Citing Sanctions, Foreign Minister Says Russia is ‘Working Actively’ to Move Away From the US Dollar

By Dimitri Simes | April 14, 2021 | 6:39pm EDT
Russian Foreign Minister Sergei Lavrov. (Photo by Antonio Masiello/Getty Images)
Russian Foreign Minister Sergei Lavrov. (Photo by Antonio Masiello/Getty Images)

Moscow (CNSNews.com) – Russia is “working actively” to move away from the U.S. dollar and Western payment systems, Foreign Minister Sergei Lavrov said during a visit to Iran this week.

During an interview with Iran’s state-owned IRNA news agency. Lavrov argued that U.S. sanctions against the Iranian regime made “it important to step up efforts to reduce risks associated with sanctions and potential expenses for economic operators.”

“In particular, gradual steps should be taken to move towards de-dollarization of national economies and transition to payments in national or alternative currencies, as well as to stop using international payment systems controlled by the West,” he said. “Russia has been working actively to that end. We see great prospects for cooperation in that field with all interested international partners.”

Asked about Lavrov’s comments, Kremlin spokesperson Dmitry Peskov told reporters Russia needs to be prepared for new U.S. financial sanctions, including the possibility that the country could be disconnected from the Visa and MasterCard payment systems. He added that Russia could hedge against such risks by establishing “systems to strengthen sovereignty in all sectors of the economy [and] banking.”

Russia has been pivoting away the dollar since 2014, when the U.S. and many European governments targeted senior Russian officials and sectors of the Russian economy for sanctions in response to Moscow’s annexation of Crimea and support for separatists in eastern Ukraine.

Dedollarization was embraced by the Kremlin as a means of reducing the impact of U.S. sanctions. The greenback’s status as the world’s most widely-used currency allows the U.S. government to impede transactions by sanctioned companies or individuals, since any purchase or payment involving dollars is at some point processed through the U.S. financial system.

In 2018, President Vladimir Putin admitted that Washington’s economic pressure had “forced” Russia to lessen its dependence on the dollar.

“We are not seeking to walk away from the dollar – rather, the dollar is walking away from us,” he said at the time. “Those who take these decisions are not just shooting themselves in the foot but a bit higher, because this instability in making payments in dollars is causing quite a few economies to look for alternative reserve currencies and create settlement systems independent of the dollar.” 

In recent years, Moscow has dumped more than half of its central bank’s dollar reserves. Between 2017 and 2020, the dollar’s share of Russia’s international reserves fell from over 46 to 23 percent as the country shifted its holdings to euros and China’s yuan. A report from the Russian Central Bank in January revealed that for the first time ever, Russia was holding more gold than dollars in its reserves.

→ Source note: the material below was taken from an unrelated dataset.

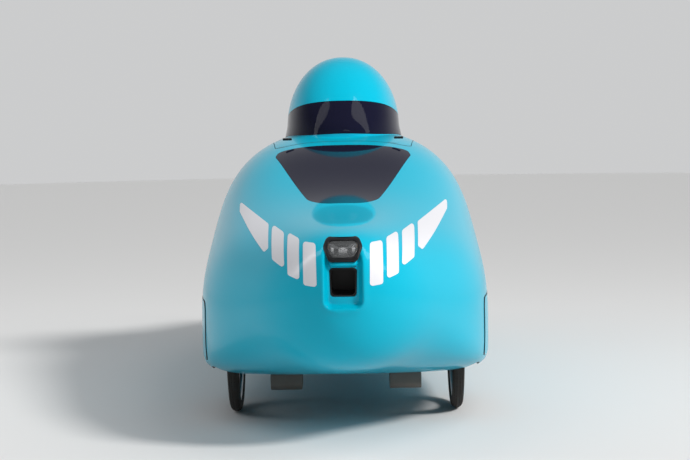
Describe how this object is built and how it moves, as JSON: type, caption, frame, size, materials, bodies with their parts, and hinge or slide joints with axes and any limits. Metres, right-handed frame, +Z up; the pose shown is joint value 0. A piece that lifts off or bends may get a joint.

Russia has also significantly cut down on its usage of the dollar in trade settlements with China, India, Turkey, Iran, and fellow members of the Eurasian Economic Union, a Moscow-led trade bloc consisting of several former Soviet republics.

Last week, the Central Bank announced it would begin pilot tests for a digital version of the ruble later this year or early next year. Anatoly Aksakov, chairman of the State Duma committee on financial markets, told the state-owned RT news agency that the new digital currency would be part of a broader effort to “phase out the dollar.”

The U.S. dollar has been the world’s dominant foreign reserve currency since the end of World War II. According to the International Monetary Fund, over 60 percent of all foreign bank reserves are denominated in dollars. High global demand for the dollar strengthens the buying power of American consumers and allows the U.S. to borrow at lower interest rates.

But some economists have argued in recent years that Washington’s sanctions policies could weaken the dollar’s global leadership in the long run. In 2016, then-Treasury Secretary Jack Lew warned that “sanctions overreach” could push other countries to move away from the dollar and the U.S. financial system as a whole.

“While sanctions are a valuable alternative to more severe measures, including the lawful use of force, it is a mistake to think that they are low-cost,” Lew said.

“And if they make the business environment too complicated – or unpredictable, or if they excessively interfere with the flow of funds worldwide, financial transactions may begin to move outside of the United States entirely – which could threaten the central role of the U.S. financial system globally, not to mention the effectiveness of our sanctions in the future.”